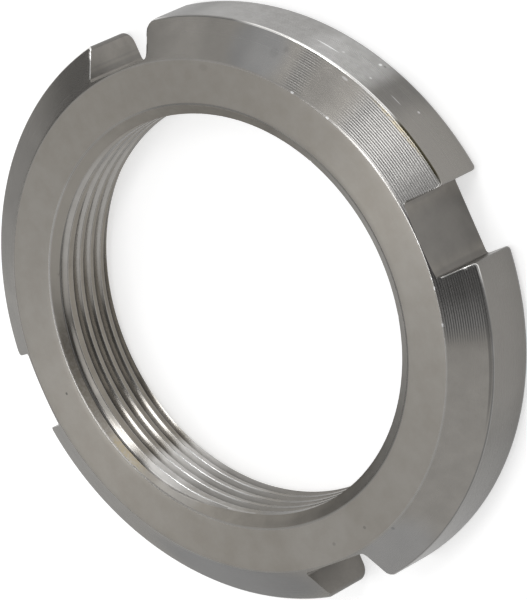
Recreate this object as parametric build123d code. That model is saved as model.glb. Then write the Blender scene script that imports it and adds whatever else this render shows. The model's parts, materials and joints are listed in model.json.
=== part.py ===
from build123d import *
import os
from math import hypot, radians, tan

# Driving dimensions, in millimetres and degrees
thread_diameter = 38.0      # nominal (major) diameter of the fine thread
thread_depth = 0.5          # radial height of the thread, from its root to the bored crest
ring_height = 8.0           # radial height of the ring, from the thread's root to the outer cylinder
width = 8.0                 # height of the nut along its axis
countersink_margin = 0.6    # how far the countersinks open beyond the thread's root, radially
countersink_angle = 34.0    # slope of the countersinks, measured from the end faces
cone_reach = 3.35           # radial reach of the turned cone round the front face
cone_angle = 35.0           # slope of the turned cone, measured from the front face
cone_edge_break = 0.12      # small flat where the cone meets the outer cylinder
back_edge_radius = 0.9      # rounding of the outer edge at the back face
slot_count = 4              # spanner slots, evenly spaced
slot_width = 7.15           # distance between a slot's side walls
slot_depth = 3.3            # depth of a slot, from the outer cylinder to its flat floor
slot_corner_radius = 0.3    # rounding between a slot's floor and its side walls
lug_corner_radius = 0.35    # rounding between a slot's side walls and the outer cylinder

# Sizes that follow from the driving dimensions
bore_radius = thread_diameter / 2 - thread_depth
outer_radius = thread_diameter / 2 + ring_height
countersink_radius = thread_diameter / 2 + countersink_margin
countersink_height = (countersink_radius - bore_radius) * tan(radians(countersink_angle))
front_face_radius = outer_radius - cone_reach
cone_height = cone_reach * tan(radians(cone_angle))
edge_break_height = cone_edge_break * tan(radians(cone_angle))
slot_floor = outer_radius - slot_depth
slot_mouth = outer_radius + slot_depth


def ring_section():
    """Half section of the ring, in the XZ plane, with the back face on Z = 0."""
    corner = outer_radius, width - cone_height
    cone_end = corner[0] - cone_edge_break, corner[1] + edge_break_height
    cylinder_end = corner[0], corner[1] - cone_edge_break
    rounding_start = outer_radius, back_edge_radius
    rounding_end = outer_radius - back_edge_radius, 0
    with BuildSketch(Plane.XZ) as section:
        with BuildLine():
            Polyline(
                rounding_end,
                (countersink_radius, 0),
                (bore_radius, countersink_height),
                (bore_radius, width - countersink_height),
                (countersink_radius, width),
                (front_face_radius, width),
                cone_end,
                cylinder_end,
                rounding_start,
            )
            RadiusArc(rounding_start, rounding_end, back_edge_radius)
        make_face()
    return section.sketch


def slot_section():
    """Plan of one spanner slot, open outwards along +X, with its floor corners rounded."""
    length = slot_mouth - slot_floor
    with BuildSketch() as section:
        with Locations((slot_floor + length / 2, 0)):
            Rectangle(length, slot_width)
        floor_corners = section.vertices().sort_by(Axis.X)[:2]
        fillet(floor_corners, slot_corner_radius)
    return section.sketch


def slotted_disc():
    """Plan of the nut without its bore: a disc with the slots, and with the lugs' corners rounded."""
    with BuildSketch() as section:
        Circle(outer_radius)
        with PolarLocations(0, slot_count):
            add(slot_section(), mode=Mode.SUBTRACT)
        from_axis = section.vertices().sort_by(lambda corner: hypot(corner.X, corner.Y))
        lug_corners = from_axis[-2 * slot_count:]
        fillet(lug_corners, lug_corner_radius)
    return section.sketch


with BuildPart() as nut:
    add(ring_section())
    revolve(axis=Axis.Z)
    with BuildSketch():
        add(slotted_disc())
    extrude(amount=width, mode=Mode.INTERSECT)

lock_nut = nut.part
lock_nut.label = "lock_nut"

os.makedirs("parts", exist_ok=True)
export_step(lock_nut, "parts/lock_nut.step")
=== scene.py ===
"""A slotted lock nut in bare turned steel, lying on its back face on a pale floor."""
import json
from math import atan2, cos, degrees, hypot, pi, radians, sqrt, tan

import bmesh
import bpy
import numpy as np
from mathutils import Matrix, Quaternion, Vector


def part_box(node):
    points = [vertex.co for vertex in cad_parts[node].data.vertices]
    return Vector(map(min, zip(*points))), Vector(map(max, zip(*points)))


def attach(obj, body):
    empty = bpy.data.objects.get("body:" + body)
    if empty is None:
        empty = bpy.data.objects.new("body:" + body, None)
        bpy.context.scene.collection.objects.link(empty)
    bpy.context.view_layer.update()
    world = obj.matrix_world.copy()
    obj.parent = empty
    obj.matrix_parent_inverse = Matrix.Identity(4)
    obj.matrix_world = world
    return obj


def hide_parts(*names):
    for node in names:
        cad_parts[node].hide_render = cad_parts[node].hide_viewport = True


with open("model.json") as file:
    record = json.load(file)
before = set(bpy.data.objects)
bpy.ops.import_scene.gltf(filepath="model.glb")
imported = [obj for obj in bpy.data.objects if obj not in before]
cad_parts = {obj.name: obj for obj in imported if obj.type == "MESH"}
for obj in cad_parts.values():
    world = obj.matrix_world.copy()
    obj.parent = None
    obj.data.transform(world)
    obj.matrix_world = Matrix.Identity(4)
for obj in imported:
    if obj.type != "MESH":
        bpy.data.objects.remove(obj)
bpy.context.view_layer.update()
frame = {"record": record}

MM = 0.001
NODE = "lock_nut"
SEED = 38

# Sizes of the nut as in the solid, in millimetres, and the slopes of its cones
slot_count = 4
slot_width = 7.15
slot_depth = 3.3
slot_corner_radius = 0.3
lug_corner_radius = 0.35
cone_reach = 3.35
cone_slope = tan(radians(35.0))
edge_break = 0.12           # radial width of the break between the cone and the cylinder
back_edge_radius = 0.9
countersink_radius = 19.6
countersink_slope = tan(radians(34.0))

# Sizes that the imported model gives; its box ends at the lugs' rounded corners, which touch the outer circle
_, box_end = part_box(NODE)
width = box_end.z / MM
half_slot = slot_width / 2
corner_centre = box_end.x / MM - lug_corner_radius, half_slot + lug_corner_radius
outer_radius = lug_corner_radius + hypot(*corner_centre)
mounts = {mount["name"]: mount for mount in frame["record"]["mounts"]}
crest_radius = mounts["thread"]["dims"]["r_mm"]

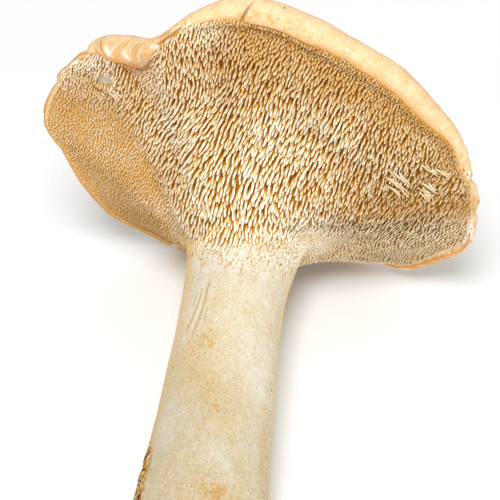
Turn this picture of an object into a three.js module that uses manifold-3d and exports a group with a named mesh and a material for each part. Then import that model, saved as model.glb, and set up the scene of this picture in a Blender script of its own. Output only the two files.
★ ★ ★ ★
This exercise asks for the lines from the line with "with BuildPart() as" to the line with "before = set(bpy.data.objects)", both lines included, set down exactly and with nothing else.

REPLY TO THE TASK:
with BuildPart() as nut:
    add(ring_section())
    revolve(axis=Axis.Z)
    with BuildSketch():
        add(slotted_disc())
    extrude(amount=width, mode=Mode.INTERSECT)

lock_nut = nut.part
lock_nut.label = "lock_nut"

os.makedirs("parts", exist_ok=True)
export_step(lock_nut, "parts/lock_nut.step")
=== scene.py ===
"""A slotted lock nut in bare turned steel, lying on its back face on a pale floor."""
import json
from math import atan2, cos, degrees, hypot, pi, radians, sqrt, tan

import bmesh
import bpy
import numpy as np
from mathutils import Matrix, Quaternion, Vector


def part_box(node):
    points = [vertex.co for vertex in cad_parts[node].data.vertices]
    return Vector(map(min, zip(*points))), Vector(map(max, zip(*points)))


def attach(obj, body):
    empty = bpy.data.objects.get("body:" + body)
    if empty is None:
        empty = bpy.data.objects.new("body:" + body, None)
        bpy.context.scene.collection.objects.link(empty)
    bpy.context.view_layer.update()
    world = obj.matrix_world.copy()
    obj.parent = empty
    obj.matrix_parent_inverse = Matrix.Identity(4)
    obj.matrix_world = world
    return obj


def hide_parts(*names):
    for node in names:
        cad_parts[node].hide_render = cad_parts[node].hide_viewport = True


with open("model.json") as file:
    record = json.load(file)
before = set(bpy.data.objects)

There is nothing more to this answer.